I've written checks that were out of sequence. From my experience, they never had an issue with it. The monthly statement does show an asterisk character next to check numbers that were processed out of sequence.

Specific example: Check number 1051 and Check number 008 posted on the same monthly period. The check number 008 is from a starter check book issued many years ago.

FWF is amazing. OP posts @ 2:29am, gets good answers. No need to wait until the bank opens to call and ask the question

the check number is really for your purposes, it has no relevance to anyone

skh12 said:   the check number is really for your purposes, it has no relevance to anyone

I work at a small credit union so YMMV. Part of my job is processing share draft exception items.

A check number wildly out of sequence will probably show up on my exception report. I generally wouldn't return it(ie bounce it) unless the signiture didn't match and/or it's for an unusual amount.
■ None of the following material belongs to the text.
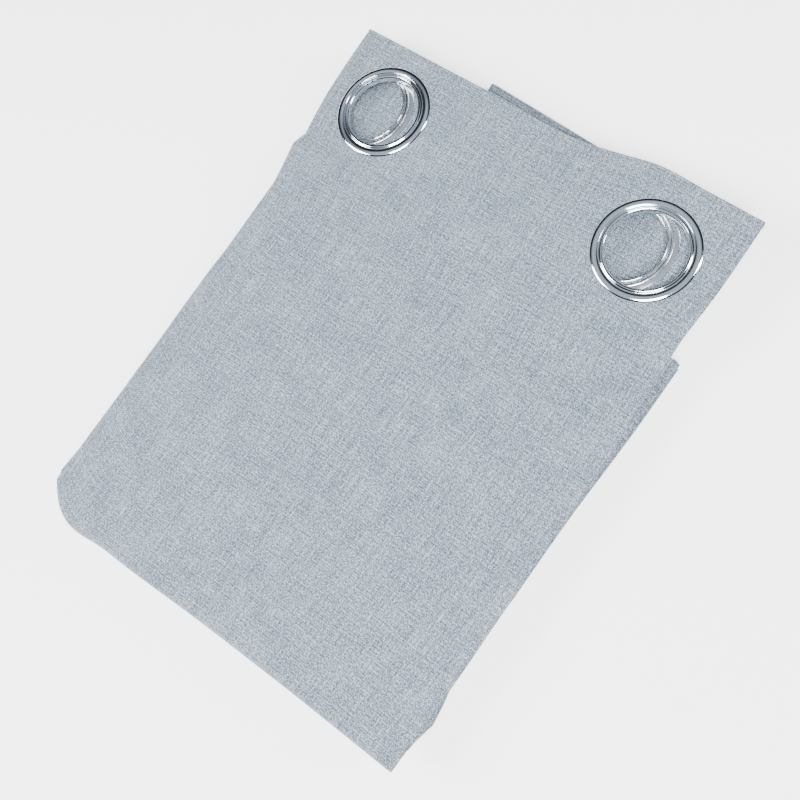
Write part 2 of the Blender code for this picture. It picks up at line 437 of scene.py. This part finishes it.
def make_active(obj):
    deselect_all()
    obj.select_set(True)
    bpy.context.view_layer.objects.active = obj


def sheet_mesh(name, middle, normals, thickness, along, across):
    """A closed thin sheet over a grid of points, with its own cloth coordinates in metres."""
    rows, columns = middle.shape[:2]
    face = (middle + normals * thickness / 2).reshape(-1, 3)
    back = (middle - normals * thickness / 2).reshape(-1, 3)
    count = rows * columns
    index = np.arange(count).reshape(rows, columns)
    quads = np.stack([index[:-1, :-1], index[:-1, 1:], index[1:, 1:], index[1:, :-1]], -1)
    quads = quads.reshape(-1, 4)
    border = np.concatenate([index[0, :], index[1:, -1], index[-1, -2::-1], index[-2:0:-1, 0]])
    following = np.roll(border, -1)
    walls = np.stack([following, border, border + count, following + count], -1)
    faces = np.concatenate([quads, quads[:, ::-1] + count, walls])
    first = quads[0]
    corner = face[first]
    turn = np.cross(corner[1] - corner[0], corner[3] - corner[0])
    if np.dot(turn, normals.reshape(-1, 3)[first[0]]) < 0:
        faces = faces[:, ::-1]
    mesh = bpy.data.meshes.new(name)
    mesh.from_pydata(np.concatenate([face, back]).tolist(), [], faces.tolist())
    layer = mesh.uv_layers.new(name="cloth")
    place = np.stack([across.ravel(), along.ravel()], -1)
    place = np.concatenate([place, place])
    loops = np.empty(len(mesh.loops), np.int32)
    mesh.loops.foreach_get("vertex_index", loops)
    layer.data.foreach_set("uv", place[loops].astype(np.float32).ravel())
    obj = bpy.data.objects.new(name, mesh)
    bpy.context.scene.collection.objects.link(obj)
    make_active(obj)
    bpy.ops.object.shade_smooth_by_angle(angle=pi / 4)
    return obj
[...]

I certainly would attempt to contact the member about it before even considering returning it.

So basically, I think you might receive a call from your bank to verify, but it shouldn't be a problem.

Your check will probably be flagged on your statement, so you know that it was out of sequence, but otherwise they don't really care.

Just fyi, the date is equally useless- post date a check for Aug 1 2835, and they will cash it today.

i've been doing this for years without any problems. my wife and i share checking accts and i give her a pad of checks and i grab another pad of checks for myself. when i order new checks i don't keep the original sequencing and usually order new checks beginning with the number 1001.

I've done it. It gets marked on the statement but it goes through.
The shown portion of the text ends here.